I'm looking for a R function able to retrieve the polygon intersecting between two SpatialPolygonsDataFrame.
I need to use R and the rgeos::gIntersection() is too slow in comparison with ArcGis…

Best Answer

I emphasize that this function might not be useful for everyone. It will depend on what you're trying to do, and your inputs, and how possible it is to do what you're trying to do given your inputs. For instance, if you have a complicated shape with concave sides, forget about it. In my case, I just wanted to cut a box filled with random points down to a polygon (the outline of an island) where only points inside the polygon were retained. It had taken over an hour already when I got annoyed, stopped it, and programmed this. This only took 100 seconds when run in parallel on a quad core OS X machine. I was trying to find the intersection of a SpatialPolygonsDataFrame (extracted.coords) and some points (to.check). The question was which points in to.check fell outside the extracted.coords. Here's what I did to do that.

Extract all the coordinates of the SpatialPolygonDataFrame. I offered a possible way to do that here.

Then, this function will find the convex hull of those points, extract just the points that compose that hull, then successively rbind each point in to.check into the points that compose the hull, see if the area of the hull increases, and mark the point for cutting if so. In the end it cuts all such points and returns a matrix of points that do fall within the convex hull of extracted.coords.

The function can easily be modified to run sequentially and not in parallel (just change dopar to do, or change the foreach loop to a standard for loop).

library(doParallel)
library(geometry)
myIntersector <- function(extracted.coords, to.check, cores)
{   
    registerDoParallel(cores)

    #find the convex hull of the outline and its area
    hull <- convhulln(extracted.coords, "FA")

    #extract just the points that make up the hull. this pulls just the indices of points
    uniquePts <- unique(as.vector(hull[[1]]))

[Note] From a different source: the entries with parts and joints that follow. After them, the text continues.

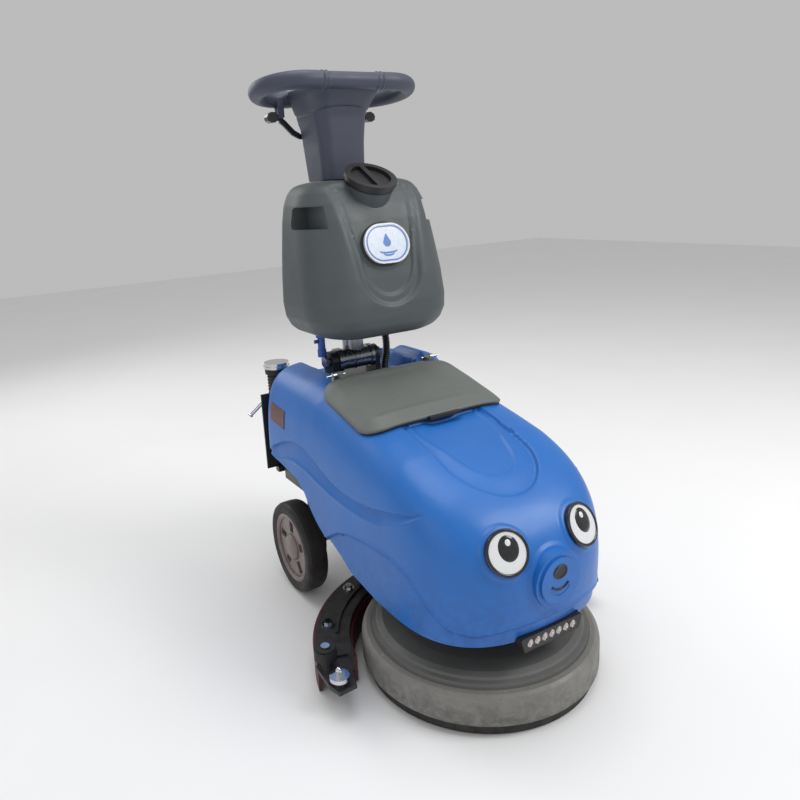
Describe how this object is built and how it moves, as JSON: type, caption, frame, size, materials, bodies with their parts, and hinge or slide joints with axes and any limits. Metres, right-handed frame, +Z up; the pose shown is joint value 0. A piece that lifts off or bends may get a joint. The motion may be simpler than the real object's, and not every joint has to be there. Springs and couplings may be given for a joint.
{
  "type": "floor scrubber-dryer",
  "caption": "Compact walk-behind scrubber-dryer: round brush deck, curved squeegee, hollow body with lidded recovery tank, folding column with clean water tank and loop handlebar.",
  "frame": {"origin": "on the floor, under the middle of the machine's bounding box", "axes": "+Z up; -Y towards the front (brush deck), +Y towards the handle and the operator; +X to the left when looking at the front face, which is the operator's right"},
  "size_m": [0.612, 0.786, 1.0776],
  "materials": {
    "body_blue": "satin rotomoulded polyethylene",
    "black_plastic": "fine texture",
    "frame_paint": "black powder coat",
    "tank_grey": "fine rotomoulded texture",
    "lid_grey": "fine rotomoulded texture",
    "deck_grey": "painted, scuffed on the rim",
    "deck_dark": "moulded cover",
    "skirt_rubber": "moulded strip",
    "blade_rubber": "red-brown squeegee rubber",
    "tyre_rubber": "smooth tread",
    "rim_taupe": "moulded wheel centre",
    "steel": "zinc plated",
    "chrome": "plated",
    "motor_paint": "satin",
    "handle_navy": "satin navy-grey moulding",
    "bezel_dark": "gloss",
    "white_plastic": "gloss",
    "lens": "moulded lamp lens",
    "battery_case": "moulded case",
    "brush_bristle": "nylon tufts",
    "alu": "cast, machined bore",
    "badge": "printed plate",
    "green_plastic": "rocker cap",
    "blue_plastic": "rocker cap"
  },
  "bodies": {
    "chassis": {"chassis_frame": "frame_paint", "body_shell": "body_blue", "recovery_tank": "black_plastic", "battery_pack": "battery_case", "vacuum_motor": "motor_paint", "brush_gearmotor": "motor_paint", "deck_housing": "deck_grey", "deck_upper": "deck_dark", "splash_skirt": "skirt_rubber", "rear_axle": "steel", "headlight_housing": "black_plastic", "headlight_lenses": "lens", "eye_bezels": "bezel_dark", "eye_discs": "white_plastic", "nose_boss": "body_blue", "float_valve": "white_plastic", "suction_hose": "black_plastic", "drain_hose": "skirt_rubber", "pivot_bracket": "frame_paint", "pivot_pin": "steel", "cable_conduit": "black_plastic", "charge_socket": "black_plastic", "lid_hinge": "steel", "frame_bolts": "steel"},
    "brush": {"brush_plate": "deck_dark", "brush_bristles": "brush_bristle", "drive_shaft": "steel"},
    "wheel_left": {"tyre_left": "tyre_rubber", "rim_left": "rim_taupe", "hubcap_left": "rim_taupe"},
    "wheel_right": {"tyre_right": "tyre_rubber", "rim_right": "rim_taupe", "hubcap_right": "rim_taupe"},
    "lid": {"tank_lid": "lid_grey", "lid_gasket": "skirt_rubber", "lid_latch": "black_plastic"},
    "squeegee": {"squeegee_body": "black_plastic", "squeegee_front_blade": "blade_rubber", "squeegee_rear_blade": "blade_rubber", "squeegee_clamps": "chrome", "squeegee_carriage": "frame_paint"},
    "roller_left": {"bumper_roller_left": "skirt_rubber"},
    "roller_right": {"bumper_roller_right": "skirt_rubber"},
    "drain_plug": {"drain_cap": "chrome"},
    "lever": {"lift_lever": "chrome"},
    "handle": {"column_tube": "frame_paint", "pivot_barrel": "alu", "clean_tank": "tank_grey", "tank_badge": "badge", "outlet_valve": "blue_plastic", "handle_cover": "handle_navy", "handlebar": "handle_navy", "control_panel": "black_plastic"},
    "filler": {"cap_seal": "skirt_rubber", "filler_cap": "tank_grey"},
    "trigger_l": {"trigger_left": "bezel_dark"},
    "trigger_r": {"trigger_right": "bezel_dark"},
    "key": {"key_switch": "steel"},
    "rocker_brush": {"brush_switch": "green_plastic"},
    "rocker_water": {"water_switch": "blue_plastic"}
  },
  "joints": [
    {"name": "brush_spin", "type": "hinge", "parent": "chassis", "child": "brush", "pos_m": [0, -0.178, 0.05], "axis": [0, 0, 1], "continuous": true},
    {"name": "wheel_left_spin", "type": "hinge", "parent": "chassis", "child": "wheel_left", "pos_m": [-0.171, 0.228, 0.1], "axis": [1, 0, 0], "continuous": true},
    {"name": "wheel_right_spin", "type": "hinge", "parent": "chassis", "child": "wheel_right", "pos_m": [0.171, 0.228, 0.1], "axis": [1, 0, 0], "continuous": true},
    {"name": "lid_open", "type": "hinge", "parent": "chassis", "child": "lid", "pos_m": [0, 0.107, 0.502], "axis": [-1, 0, 0], "range_deg": [0, 55]},
    {"name": "squeegee_lift", "type": "slide", "parent": "chassis", "child": "squeegee", "axis": [0, 0, 1], "range_m": [0, 0.03], "deforming": ["suction_hose"]},
    {"name": "roller_left_spin", "type": "hinge", "parent": "squeegee", "child": "roller_left", "pos_m": [-0.286, -0.121, 0.083], "axis": [0, 0, 1], "continuous": true},
    {"name": "roller_right_spin", "type": "hinge", "parent": "squeegee", "child": "roller_right", "pos_m": [0.286, -0.121, 0.083], "axis": [0, 0, 1], "continuous": true},
    {"name": "drain_cap_pull", "type": "slide", "parent": "chassis", "child": "drain_plug", "axis": [0, 0, 1], "range_m": [0, 0.04]},
    {"name": "lever_turn", "type": "hinge", "parent": "chassis", "child": "lever", "pos_m": [-0.174, 0.346, 0.408], "axis": [0, 1, 0], "range_deg": [0, 46]},
    {"name": "handle_fold", "type": "hinge", "parent": "chassis", "child": "handle", "pos_m": [0, 0.227, 0.5], "axis": [-1, 0, 0], "range_deg": [0, 45], "deforming": ["cable_conduit"]},
    {"name": "filler_cap_lift", "type": "slide", "parent": "handle", "child": "filler", "axis": [0, -0.4924, 0.8704], "range_m": [0, 0.05]},
    {"name": "trigger_left_pull", "type": "hinge", "parent": "handle", "child": "trigger_l", "pos_m": [-0.096, 0.309, 1.013], "axis": [0, 1, 0], "range_deg": [0, 8], "stiffness_Nm_per_rad": 0.3, "springref_deg": -6.88},
    {"name": "trigger_right_pull", "type": "hinge", "parent": "handle", "child": "trigger_r", "pos_m": [0.096, 0.309, 1.013], "axis": [0, -1, 0], "range_deg": [0, 8], "stiffness_Nm_per_rad": 0.3, "springref_deg": -6.88},
    {"name": "key_turn", "type": "hinge", "parent": "handle", "child": "key", "pos_m": [-0.04, 0.266, 1.062], "axis": [0, 0, 1], "range_deg": [0, 90]},
    {"name": "brush_switch_rock", "type": "hinge", "parent": "handle", "child": "rocker_brush", "pos_m": [0, 0.2663, 1.0585], "axis": [1, 0, 0], "range_deg": [-8, 8]},
    {"name": "water_switch_rock", "type": "hinge", "parent": "handle", "child": "rocker_water", "pos_m": [0.032, 0.2663, 1.0585], "axis": [1, 0, 0], "range_deg": [-8, 8]}
  ],
  "couplings": [
    {"joint": "lever_turn", "follows": "squeegee_lift", "rad_per_m": 26}
  ]
}
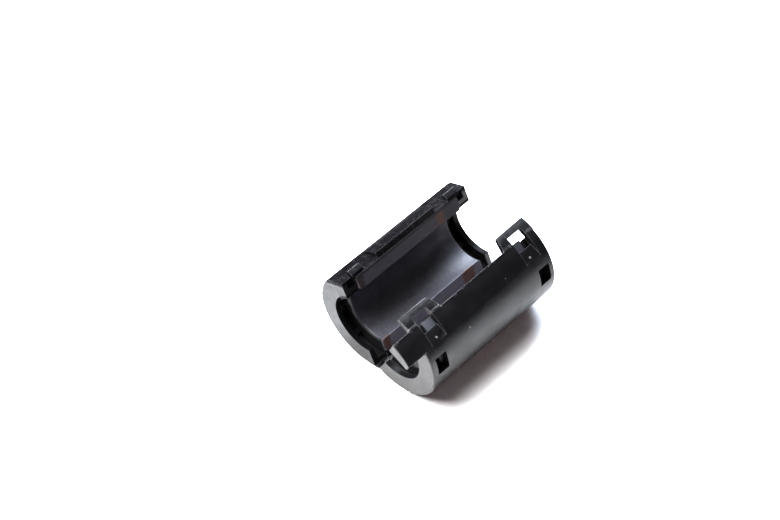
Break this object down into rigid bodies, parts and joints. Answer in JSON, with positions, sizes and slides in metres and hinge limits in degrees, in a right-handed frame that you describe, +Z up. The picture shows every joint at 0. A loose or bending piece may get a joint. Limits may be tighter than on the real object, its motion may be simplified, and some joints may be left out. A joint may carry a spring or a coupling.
{
  "type": "clip-on ferrite bead",
  "caption": "Split ferrite tube in a hinged, clip-on moulded case that clips round a cable to damp high-frequency noise.",
  "frame": {"origin": "on the surface that the open bead lies on, under the centre of its bounding box", "axes": "+X along the bore and hinge, away from the ear; +Y towards the hook half; +Z up"},
  "size_m": [0.0406, 0.0318, 0.0225],
  "materials": {
    "case_plastic": "satin black moulded nylon",
    "ferrite": "fired ferrite, dark grey, ground on the split faces"
  },
  "bodies": {
    "hook_half": {"hook_shell": "case_plastic", "hook_ferrite": "ferrite"},
    "loop_half": {"loop_shell": "case_plastic", "loop_ferrite": "ferrite"}
  },
  "joints": [
    {"name": "hinge", "type": "hinge", "parent": "hook_half", "child": "loop_half", "pos_m": [0.0023, 0, 0.00099], "axis": [1, 0, 0], "range_deg": [-48.3, 125]}
  ]
}
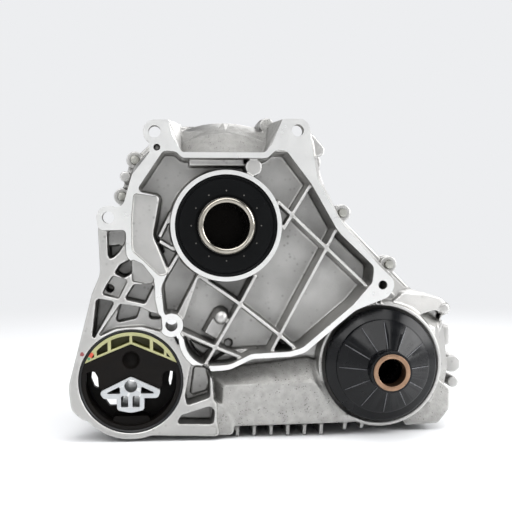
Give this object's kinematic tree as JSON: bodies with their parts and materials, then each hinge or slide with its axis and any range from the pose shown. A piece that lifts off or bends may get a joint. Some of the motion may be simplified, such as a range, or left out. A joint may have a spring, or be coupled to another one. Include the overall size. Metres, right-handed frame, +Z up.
{
  "type": "transfer case",
  "caption": "Chain-drive transfer case: ribbed cast case with input sleeve and seal, finned sump, rubber mount bush in an arm, black dust shield on the front output.",
  "frame": {"origin": "on the input axis in the plane of the gearbox joint face", "axes": "+Z up, +Y toward the rear of the case, +X toward the front output"},
  "size_m": [0.3827, 0.228, 0.3068],
  "materials": {
    "cast_case": "sand and die cast, machined faces",
    "gasket": "thin sealing sheet",
    "steel_bolt": "phosphated",
    "steel_bright": "ground",
    "steel_dark": "hardened",
    "seal_black": "satin",
    "shield_black": "satin black",
    "bronze": "machined bronze",
    "bush_black": "moulded rubber",
    "can_black": "black coated",
    "insert_plastic": "yellow-green moulding",
    "core_aluminium": "extruded",
    "motor_black": "moulded",
    "motor_steel": "drawn can",
    "friction": "friction lining on steel",
    "copper": "sealing washer"
  },
  "bodies": {
    "case": {"front_housing": "cast_case", "rear_housing": "cast_case", "split_gasket": "gasket", "split_bolts": "steel_bolt", "dowel_sleeves": "steel_bright", "drain_plug": "steel_bolt", "fill_plug": "steel_bolt", "plug_washers": "copper", "input_seal": "seal_black", "front_output_seal": "seal_black", "rear_output_seal": "seal_black", "drive_chain": "steel_dark", "bush_can": "can_black", "bush_insert": "insert_plastic", "bush_rubber": "bush_black", "bush_core": "core_aluminium", "actuator_motor": "motor_steel", "motor_screws": "steel_bolt", "motor_connector": "motor_black", "main_front_bearing_outer": "steel_bright", "main_rear_bearing_outer": "steel_bright", "output_front_bearing_outer": "steel_bright", "output_rear_bearing_outer": "steel_bright"},
    "main_shaft": {"input_shaft": "steel_bright", "main_front_bearing_inner": "steel_bright", "main_rear_bearing_inner": "steel_bright", "needle_sleeve": "steel_bright", "clutch_hub": "steel_dark", "friction_plates": "friction", "rear_output_flange": "steel_bolt", "flange_nut": "steel_bright"},
    "drive_wheel": {"drive_sprocket": "steel_dark", "clutch_drum": "steel_dark", "steel_plates": "steel_bright", "pressure_ring": "steel_dark"},
    "front_output": {"front_output_shaft": "steel_dark", "driven_sprocket": "steel_dark", "hub_ring": "bronze", "dust_shield": "shield_black", "output_front_bearing_inner": "steel_bright", "output_rear_bearing_inner": "steel_bright"},
    "main_front_rollers": {"main_front_bearing_rollers": "steel_bright"},
    "main_rear_rollers": {"main_rear_bearing_rollers": "steel_bright"},
    "output_front_rollers": {"output_front_bearing_rollers": "steel_bright"},
    "output_rear_rollers": {"output_rear_bearing_rollers": "steel_bright"}
  },
  "joints": [
    {"name": "main_shaft_spin", "type": "hinge", "parent": "case", "child": "main_shaft", "pos_m": [0, 0, 0], "axis": [0, 1, 0], "continuous": true},
    {"name": "front_output_spin", "type": "hinge", "parent": "case", "child": "front_output", "pos_m": [0.147, 0, -0.132], "axis": [0, 1, 0], "continuous": true, "deforming": ["drive_chain"]},
    {"name": "drive_wheel_spin", "type": "hinge", "parent": "case", "child": "drive_wheel", "pos_m": [0, 0, 0], "axis": [0, 1, 0], "continuous": true},
    {"name": "main_front_roller_orbit", "type": "hinge", "parent": "case", "child": "main_front_rollers", "pos_m": [0, 0, 0], "axis": [0, 1, 0], "continuous": true},
    {"name": "main_rear_roller_orbit", "type": "hinge", "parent": "case", "child": "main_rear_rollers", "pos_m": [0, 0, 0], "axis": [0, 1, 0], "continuous": true},
    {"name": "output_front_roller_orbit", "type": "hinge", "parent": "case", "child": "output_front_rollers", "pos_m": [0.147, 0, -0.132], "axis": [0, 1, 0], "continuous": true},
    {"name": "output_rear_roller_orbit", "type": "hinge", "parent": "case", "child": "output_rear_rollers", "pos_m": [0.147, 0, -0.132], "axis": [0, 1, 0], "continuous": true}
  ],
  "couplings": [
    {"joint": "drive_wheel_spin", "follows": "front_output_spin", "ratio": 1},
    {"joint": "main_front_roller_orbit", "follows": "main_shaft_spin", "ratio": 0.4519},
    {"joint": "main_rear_roller_orbit", "follows": "main_shaft_spin", "ratio": 0.4219},
    {"joint": "output_front_roller_orbit", "follows": "front_output_spin", "ratio": 0.4267},
    {"joint": "output_rear_roller_orbit", "follows": "front_output_spin", "ratio": 0.4204}
  ]
}
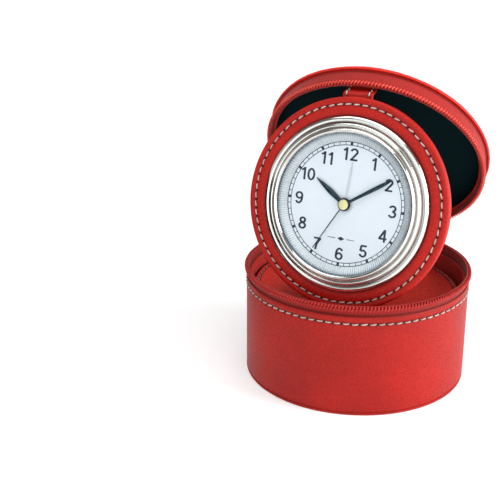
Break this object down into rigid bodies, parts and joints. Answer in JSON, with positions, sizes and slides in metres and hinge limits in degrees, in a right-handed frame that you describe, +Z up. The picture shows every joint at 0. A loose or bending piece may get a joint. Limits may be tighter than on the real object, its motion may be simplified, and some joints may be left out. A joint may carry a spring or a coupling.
{
  "type": "travel alarm clock",
  "caption": "Quartz travel alarm clock on a round leather plate that stands in its open zip case and folds into the lid",
  "frame": {"origin": "centre of the base's underside", "axes": "+Z up, +Y towards the lid's leather hinge, the dial faces -Y"},
  "size_m": [0.0942, 0.101, 0.1281],
  "materials": {
    "red_leather": "fine grain",
    "case_board": "raw card",
    "zip_tape": "woven",
    "zip_coil": "satin",
    "dark_lining": "matt",
    "liner_card": "paper covered",
    "bright_metal": "polished",
    "nickel": "satin",
    "clear": "clear",
    "silver_plastic": "silvered",
    "dial_paint": "satin",
    "black_plastic": "matt",
    "movement_plastic": "natural",
    "wheel_plastic": "natural",
    "brass": "polished",
    "steel": "satin",
    "copper": "wound",
    "board_green": "solder mask",
    "navy_paint": "satin",
    "silver_paint": "satin"
  },
  "bodies": {
    "base": {"base_bottom_cover": "red_leather", "base_bottom_board": "case_board", "base_drum": "case_board", "base_leather_wrap": "red_leather", "base_zip_tape": "zip_tape", "base_zip_coil": "zip_coil", "zip_end_stops": "nickel", "base_liner": "liner_card", "base_liner_floor": "liner_card", "pad_board": "case_board", "floor_pad": "red_leather", "hinge_panel": "red_leather"},
    "lid": {"lid_zip_tape": "zip_tape", "lid_zip_coil": "zip_coil", "lid_hoop": "case_board", "lid_edge_binding": "red_leather", "lid_board": "case_board", "lid_top_leather": "red_leather", "lid_lining": "dark_lining", "strap": "red_leather"},
    "clock_plate": {"plate_front_leather": "red_leather", "plate_board": "case_board", "plate_back_leather": "red_leather", "bezel": "bright_metal", "crystal": "clear", "rehaut_ring": "silver_plastic", "dial": "dial_paint", "movement_case": "black_plastic", "back_cover": "black_plastic", "case_screws": "steel", "button_cell": "steel", "battery_contacts": "brass", "movement_plate": "movement_plastic", "wheel_bridge": "movement_plastic", "bridge_screws": "steel", "motor_stator": "steel", "motor_coil": "copper", "circuit_board": "board_green", "quartz_can": "nickel", "controller_chip": "black_plastic", "buzzer": "brass"},
    "battery_door": {"battery_door": "black_plastic"},
    "alarm_switch": {"alarm_switch": "movement_plastic"},
    "minute_hand": {"minute_hand": "navy_paint", "centre_wheel": "brass"},
    "hour_hand": {"hour_hand": "navy_paint", "hour_wheel": "wheel_plastic"},
    "minute_wheel": {"minute_wheel": "wheel_plastic"},
    "time_set_knob": {"time_set_knob": "black_plastic"},
    "second_hand": {"second_hand": "navy_paint", "second_hand_cap": "brass", "second_wheel": "wheel_plastic"},
    "third_wheel": {"third_wheel": "wheel_plastic"},
    "intermediate_wheel": {"intermediate_wheel": "wheel_plastic"},
    "rotor": {"rotor": "steel"},
    "alarm_hand": {"alarm_hand": "silver_paint", "alarm_wheel": "wheel_plastic"},
    "alarm_set_knob": {"alarm_set_knob": "black_plastic"},
    "zip_slider": {"zip_slider": "nickel"},
    "zip_pull": {"zip_pull": "nickel"}
  },
  "joints": [
    {"name": "lid_hinge", "type": "hinge", "parent": "base", "child": "lid", "pos_m": [0, 0.0466, 0.0466], "axis": [-1, 0, 0], "range_deg": [-54.8, 0], "deforming": ["hinge_panel", "lid_zip_coil", "floor_pad", "pad_board"]},
    {"name": "plate_fold", "type": "hinge", "parent": "lid", "child": "clock_plate", "pos_m": [-0.00585, -0.00683, 0.12233], "axis": [-0.9905, 0.0127, -0.1369], "range_deg": [-48.53, 0], "deforming": ["strap"]},
    {"name": "battery_door_off", "type": "slide", "parent": "clock_plate", "child": "battery_door", "axis": [0.1121, 0.9689, -0.2207], "range_m": [0, 0.008]},
    {"name": "alarm_switch_slide", "type": "slide", "parent": "clock_plate", "child": "alarm_switch", "axis": [0.9934, -0.1149, 0], "range_m": [0, 0.004]},
    {"name": "minute_hand_turn", "type": "hinge", "parent": "clock_plate", "child": "minute_hand", "pos_m": [0, -0.022, 0.0786], "axis": [0.1121, 0.9689, -0.2207], "continuous": true},
    {"name": "hour_hand_turn", "type": "hinge", "parent": "clock_plate", "child": "hour_hand", "pos_m": [0, -0.022, 0.0786], "axis": [0.1121, 0.9689, -0.2207], "continuous": true},
    {"name": "minute_wheel_turn", "type": "hinge", "parent": "clock_plate", "child": "minute_wheel", "pos_m": [0.00715, -0.02283, 0.0786], "axis": [0.1121, 0.9689, -0.2207], "continuous": true},
    {"name": "time_set_turn", "type": "hinge", "parent": "clock_plate", "child": "time_set_knob", "pos_m": [0.01394, -0.02307, 0.081], "axis": [0.1121, 0.9689, -0.2207], "continuous": true},
    {"name": "second_hand_turn", "type": "hinge", "parent": "clock_plate", "child": "second_hand", "pos_m": [0, -0.022, 0.0786], "axis": [0.1121, 0.9689, -0.2207], "continuous": true},
    {"name": "third_wheel_turn", "type": "hinge", "parent": "clock_plate", "child": "third_wheel", "pos_m": [0.00022, -0.02014, 0.08689], "axis": [0.1121, 0.9689, -0.2207], "continuous": true},
    {"name": "intermediate_wheel_turn", "type": "hinge", "parent": "clock_plate", "child": "intermediate_wheel", "pos_m": [-0.00801, -0.02172, 0.07576], "axis": [0.1121, 0.9689, -0.2207], "continuous": true},
    {"name": "rotor_turn", "type": "hinge", "parent": "clock_plate", "child": "rotor", "pos_m": [-0.01272, -0.02155, 0.0741], "axis": [0.1121, 0.9689, -0.2207], "continuous": true},
    {"name": "alarm_hand_turn", "type": "hinge", "parent": "clock_plate", "child": "alarm_hand", "pos_m": [0, -0.022, 0.0786], "axis": [0.1121, 0.9689, -0.2207], "continuous": true},
    {"name": "alarm_set_turn", "type": "hinge", "parent": "clock_plate", "child": "alarm_set_knob", "pos_m": [0.00399, -0.02408, 0.0715], "axis": [0.1121, 0.9689, -0.2207], "continuous": true},
    {"name": "zip_slide", "type": "hinge", "parent": "base", "child": "zip_slider", "pos_m": [0, 0, 0.0466], "axis": [0, 0, 1], "range_deg": [-296, 0]},
    {"name": "zip_pull_lift", "type": "hinge", "parent": "zip_slider", "child": "zip_pull", "pos_m": [0.02628, 0.04206, 0.0466], "axis": [0.848, -0.5299, 0], "range_deg": [0, 100]}
  ],
  "couplings": [
    {"joint": "plate_fold", "follows": "lid_hinge", "ratio": 0.88463},
    {"joint": "minute_hand_turn", "follows": "second_hand_turn", "ratio": 0.016667},
    {"joint": "hour_hand_turn", "follows": "second_hand_turn", "ratio": 0.0013889},
    {"joint": "minute_wheel_turn", "follows": "second_hand_turn", "ratio": -0.0055556},
    {"joint": "time_set_turn", "follows": "second_hand_turn", "ratio": 0.016667},
    {"joint": "third_wheel_turn", "follows": "second_hand_turn", "ratio": -0.13333},
    {"joint": "intermediate_wheel_turn", "follows": "second_hand_turn", "ratio": -7.5},
    {"joint": "rotor_turn", "follows": "second_hand_turn", "ratio": 30},
    {"joint": "alarm_set_turn", "follows": "alarm_hand_turn", "ratio": -2.5}
  ]
}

    #give extracted.coords row names to facilitate subsetting
    row.names(extracted.coords) <- 1:dim(extracted.coords)[1]

    #find the actual points using the indices. this is good because it can greatly
    #reduce the number of points convhulln needs to calculate the hull over
    actualPts <- extracted.coords[row.names(extracted.coords) %in% uniquePts,]

    #go into a for loop where for each pt in to.cut, it rbinds it to actualPts.
    #if the area of the convex hull increases, return a 1, otherwise a 0

    cutOut <- foreach(i=1:dim(to.check)[1]) %dopar%
    {
        #create a temporary dataframe where it binds the point in question onto the
        #points that make up the convex hull
        temp <- rbind(actualPts, to.check[i,])

        #find the new convex hull
        newHull <- convhulln(temp, "FA")

        #if it is bigger than the old area, set cutOut to 1. otherwise set it to 0
        if(newHull$area > hull$area)
        {
            temp2 <- 1
        }
        else
        {
            temp2 <- 0
        }
    }   
    cutOut <- unlist(cutOut)

    #bind cutOut into to.check, then cut any points from to.check where cutOut = 1
    results <- cbind(to.check, cutOut)
    results <- results[results[,"cutOut"] == 0,]

    #get rid of the cutOut column and return
    results <- results[,1:2]
    results
}